Nothing may be dropped or altered: reproduce all the data.
↓
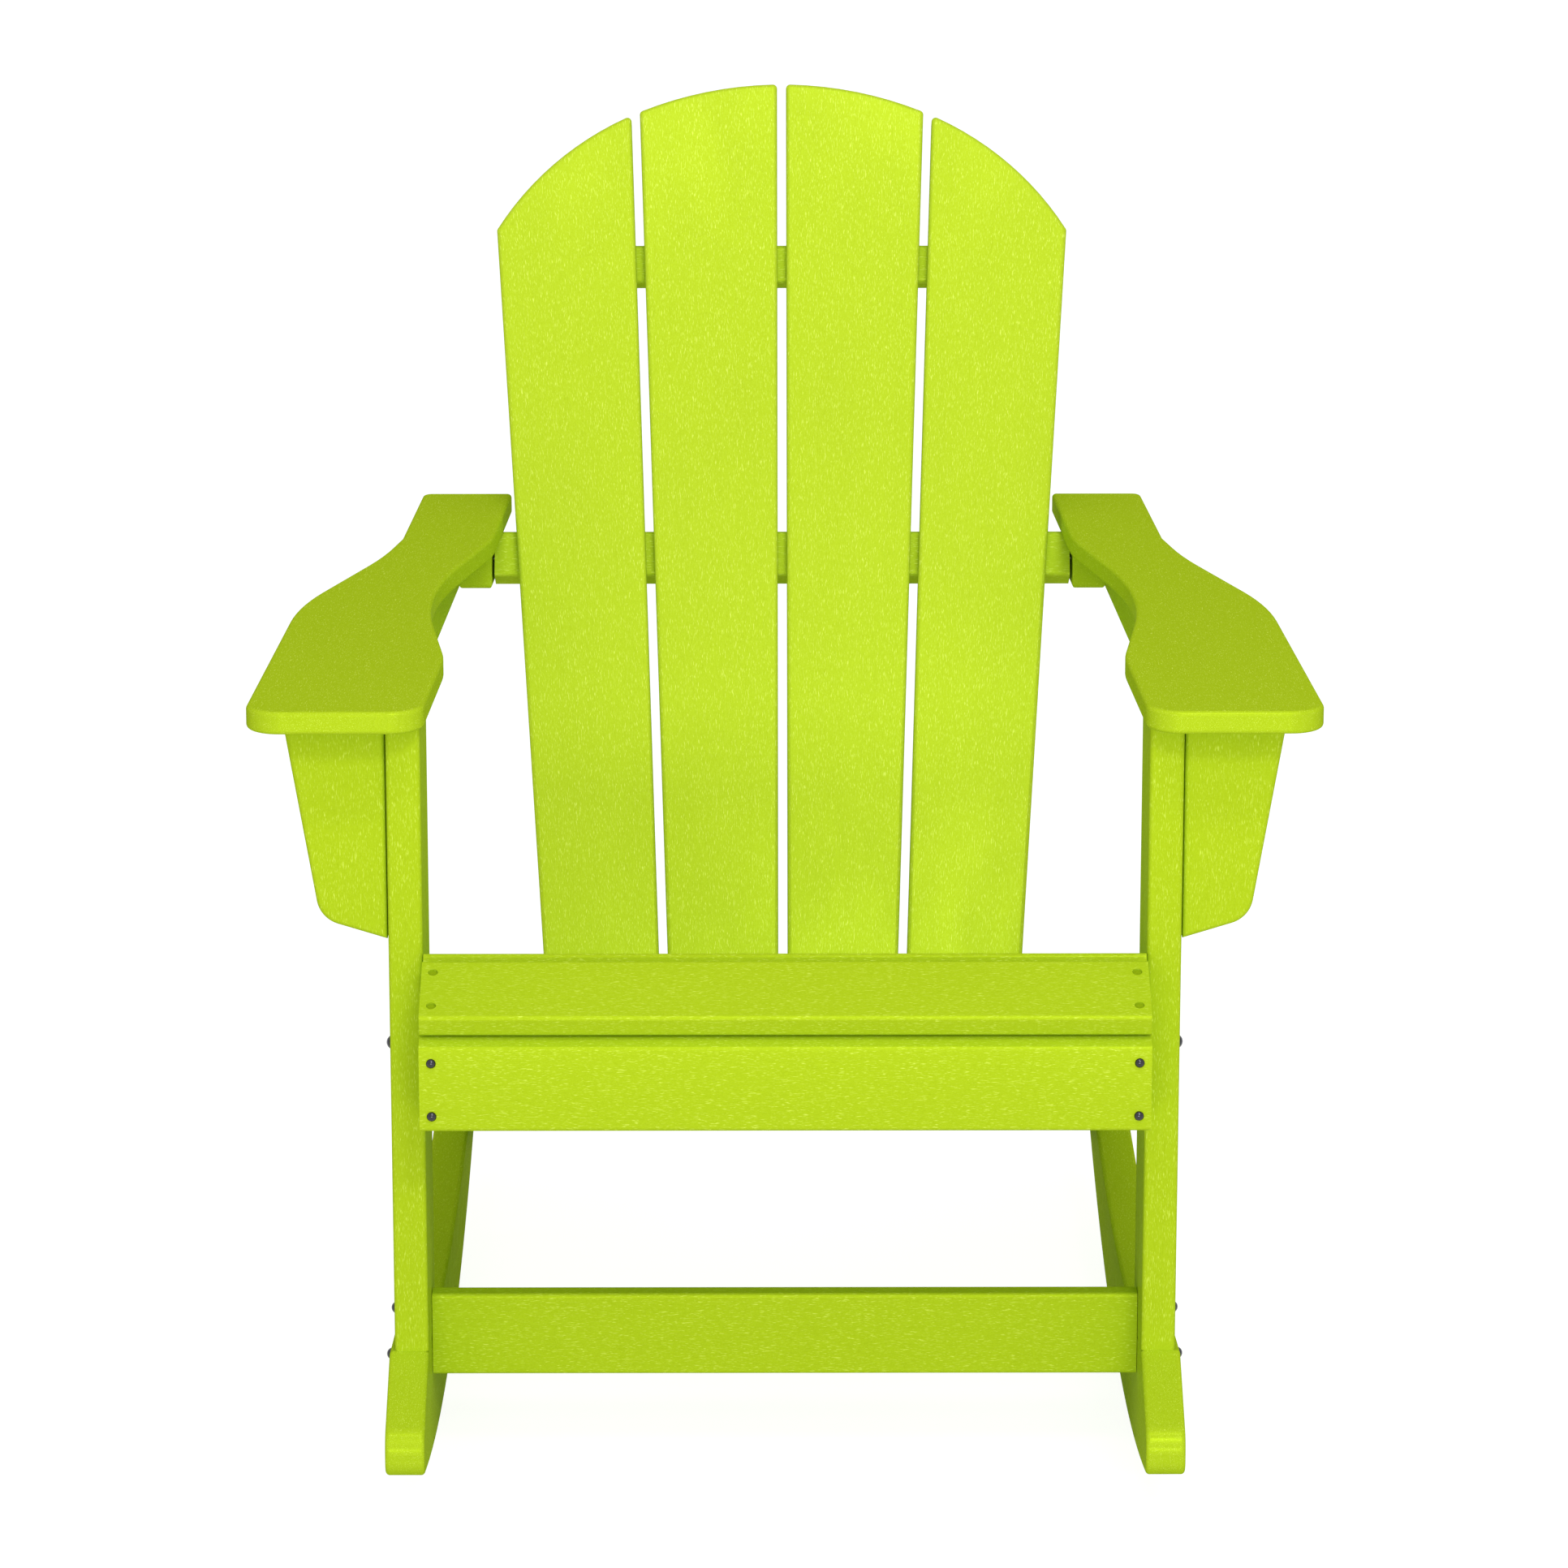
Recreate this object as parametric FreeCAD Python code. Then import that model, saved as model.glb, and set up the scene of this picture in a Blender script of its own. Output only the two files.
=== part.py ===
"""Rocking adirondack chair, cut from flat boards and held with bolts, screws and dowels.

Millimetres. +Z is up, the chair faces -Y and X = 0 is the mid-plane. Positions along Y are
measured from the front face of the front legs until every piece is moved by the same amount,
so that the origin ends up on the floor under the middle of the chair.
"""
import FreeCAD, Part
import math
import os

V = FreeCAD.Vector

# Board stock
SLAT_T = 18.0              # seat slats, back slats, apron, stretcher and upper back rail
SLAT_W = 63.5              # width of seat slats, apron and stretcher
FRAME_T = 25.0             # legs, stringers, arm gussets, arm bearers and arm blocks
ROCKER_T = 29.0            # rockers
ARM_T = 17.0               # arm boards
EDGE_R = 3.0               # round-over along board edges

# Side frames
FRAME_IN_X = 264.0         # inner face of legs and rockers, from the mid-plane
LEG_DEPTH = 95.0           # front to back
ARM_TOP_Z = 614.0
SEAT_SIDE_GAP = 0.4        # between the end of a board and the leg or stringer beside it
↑
# [Task response]
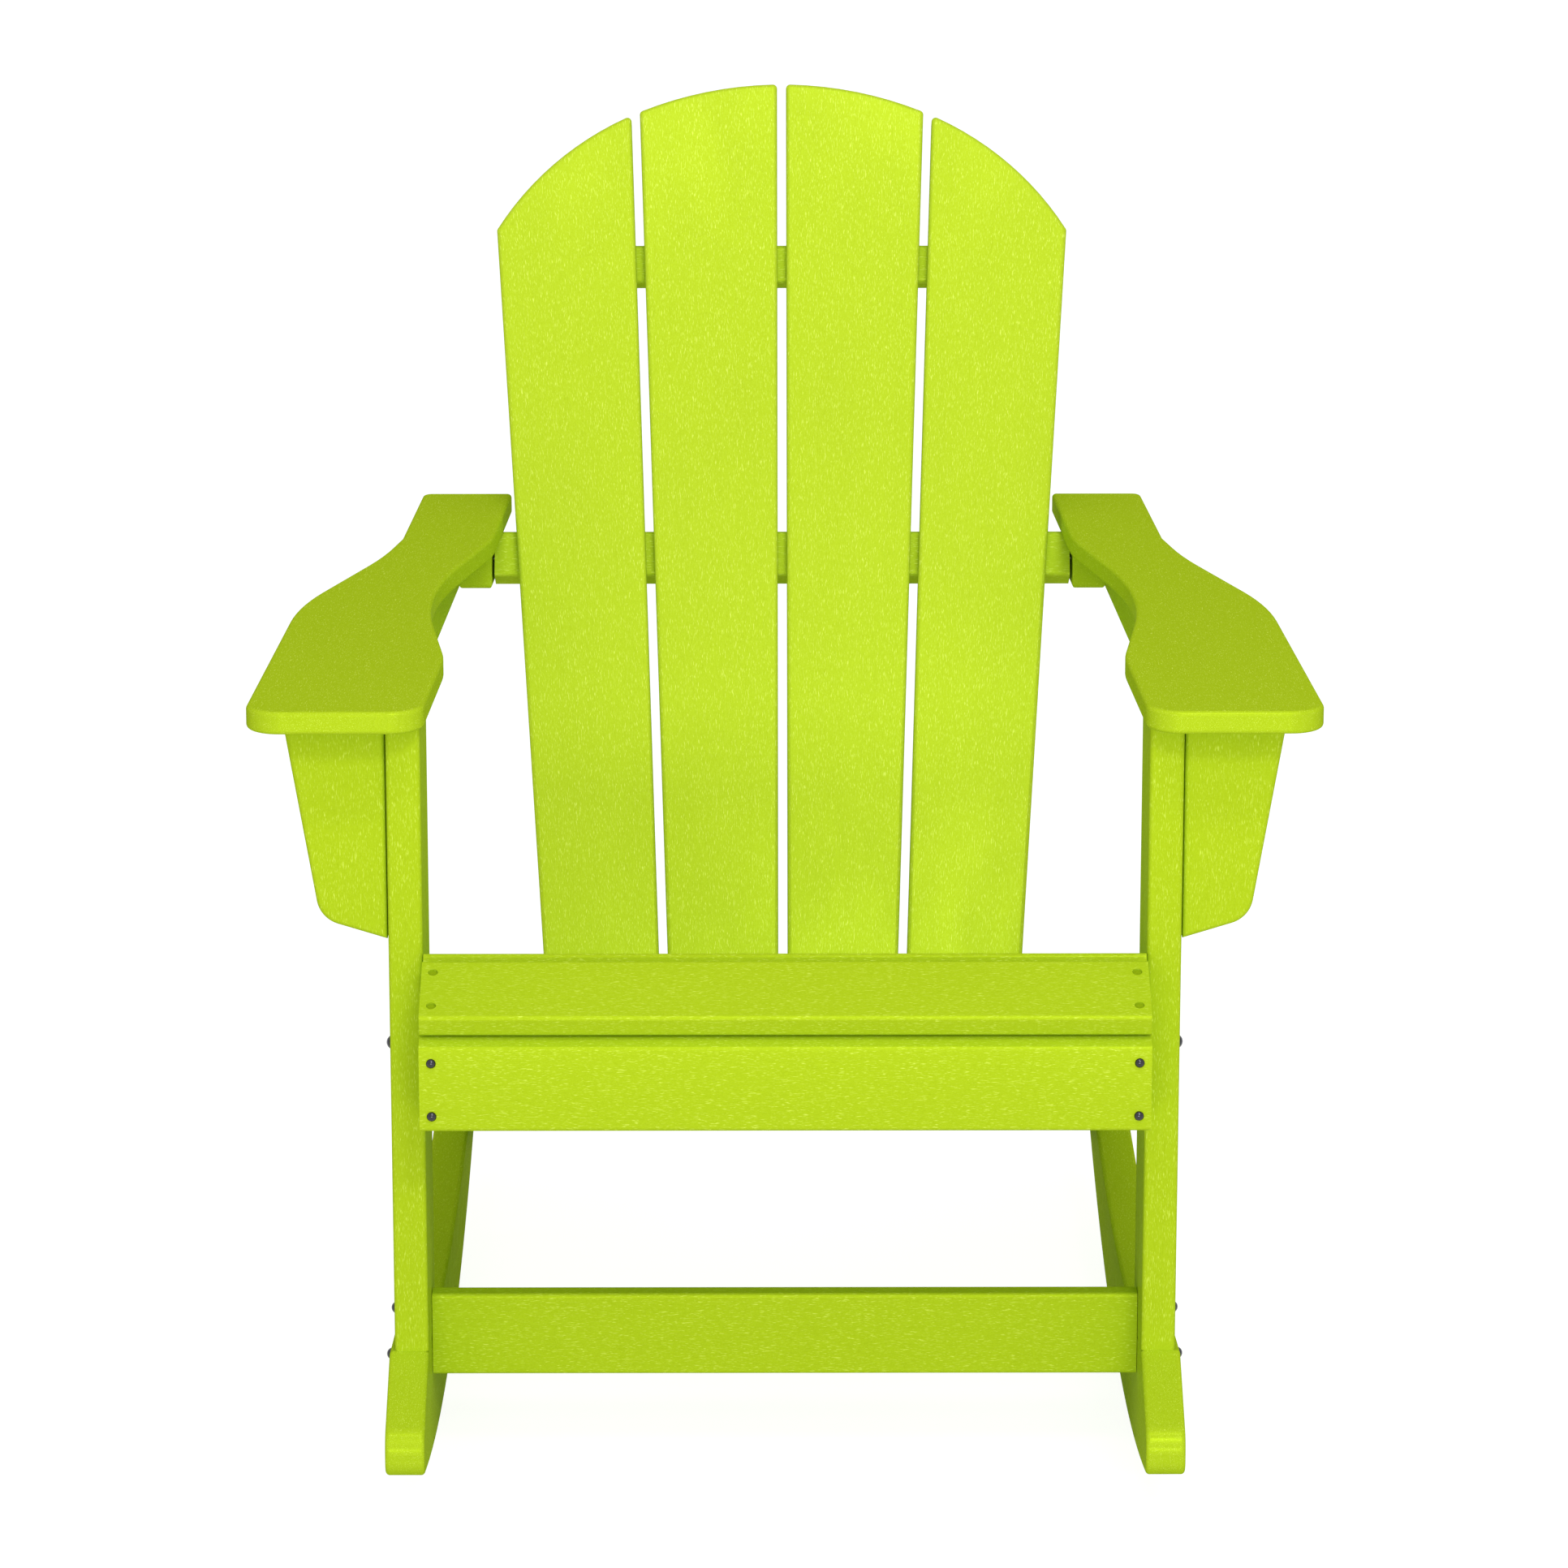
Recreate this object as parametric FreeCAD Python code. Then import that model, saved as model.glb, and set up the scene of this picture in a Blender script of its own. Output only the two files.
=== part.py ===
"""Rocking adirondack chair, cut from flat boards and held with bolts, screws and dowels.

Millimetres. +Z is up, the chair faces -Y and X = 0 is the mid-plane. Positions along Y are
measured from the front face of the front legs until every piece is moved by the same amount,
so that the origin ends up on the floor under the middle of the chair.
"""
import FreeCAD, Part
import math
import os

V = FreeCAD.Vector

# Board stock
SLAT_T = 18.0              # seat slats, back slats, apron, stretcher and upper back rail
SLAT_W = 63.5              # width of seat slats, apron and stretcher
FRAME_T = 25.0             # legs, stringers, arm gussets, arm bearers and arm blocks
ROCKER_T = 29.0            # rockers
ARM_T = 17.0               # arm boards
EDGE_R = 3.0               # round-over along board edges

# Side frames
FRAME_IN_X = 264.0         # inner face of legs and rockers, from the mid-plane
LEG_DEPTH = 95.0           # front to back
ARM_TOP_Z = 614.0
SEAT_SIDE_GAP = 0.4        # between the end of a board and the leg or stringer beside it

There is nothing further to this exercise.